Multiple model instances with common weight updates

I have a model called CombinedModel() which itself consists of 3 smaller blocks (named submodel1, submodel2, submodel3).

I created multiple instances of this CombinedModel() as so:

model1 = CombinedModel()
model2 = CombinedModel()
model3 = CombinedModel()

  1. When checking the layer weights individually by calling them as model1.submodel1.layer[0].weight I observed that the weights in all three model instances are the same. Is this purely due to having a similar random initialization with the same random seed?

  2. I proceeded to train only the first model model1:

def train_model(model,optimizer):

## Loop over epochs
    model.train()
    optimizer.zero_grad()
    loss.backward()
    optimizer.step()

# Call instances of model and optimizer
model1 = CombinedModel()
optimizer = torch.optim.Adam(model1.parameters())

# Run function
train_model(model1,optimizer)

After doing so I checked the layer weights of all 3 models and found that the weights were again the same. How does training model1 independently affect the other weights as well?

model1.submodule1.layer[0].weight
model2.submodule1.layer[0].weight
model3.submodule1.layer[0].weight

The above three are all the same, despite model2 and model3 not being trained.

Even when I create a new model instance (model4 = CombinedModel()) after finishing model1 training, model4 also has the same weights as the other 3 models.

Why is it that each instance has the same weights?
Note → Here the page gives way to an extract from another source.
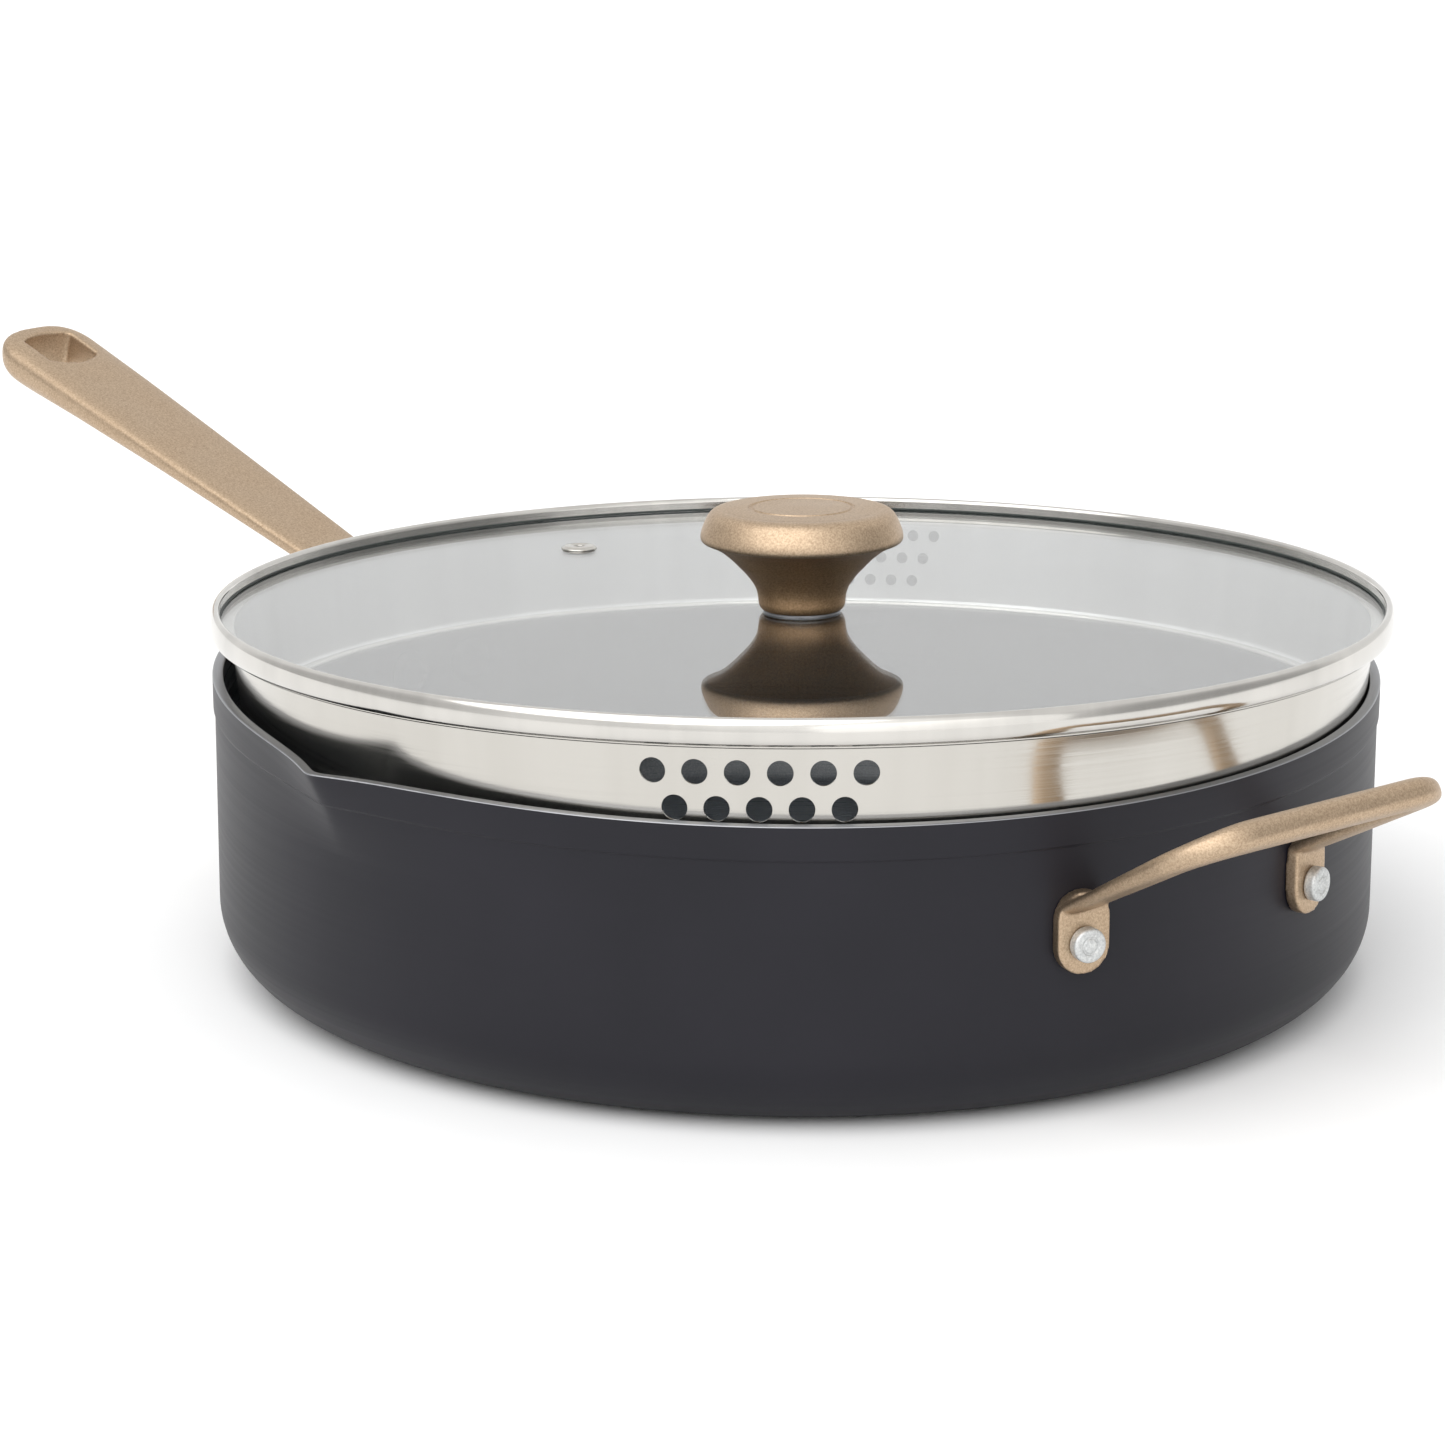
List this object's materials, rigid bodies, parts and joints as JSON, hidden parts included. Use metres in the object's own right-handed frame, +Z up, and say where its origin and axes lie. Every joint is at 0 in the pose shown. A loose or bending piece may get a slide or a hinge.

And how can I avoid this weight dependency among instances?

Not sure, but the problem might be arising in how the CombinedModel() is created.

class CombinedModel(nn.Module):

	def __init__(self,mod1 = submodule1(), mod2 = submodule2(), mod3 = submodule3()):
		super().__init__()

		self.mod1 = mod1
		self.mod2 = mod2
		self.mod3 = mod3

	def forward(self,x):
		
		x = self.mod3(self.mod2(self.mod1(x)))

		return x

Is the fact that I am calling the submodule instances inside the creation of the combined module class making it point to the same weight tensors?

@ptrblck any chance you could have a look when you get the time?

Hey @utsavdutta98
Could you share a colab notebook of sorts where the whole snippet would be easily accessible?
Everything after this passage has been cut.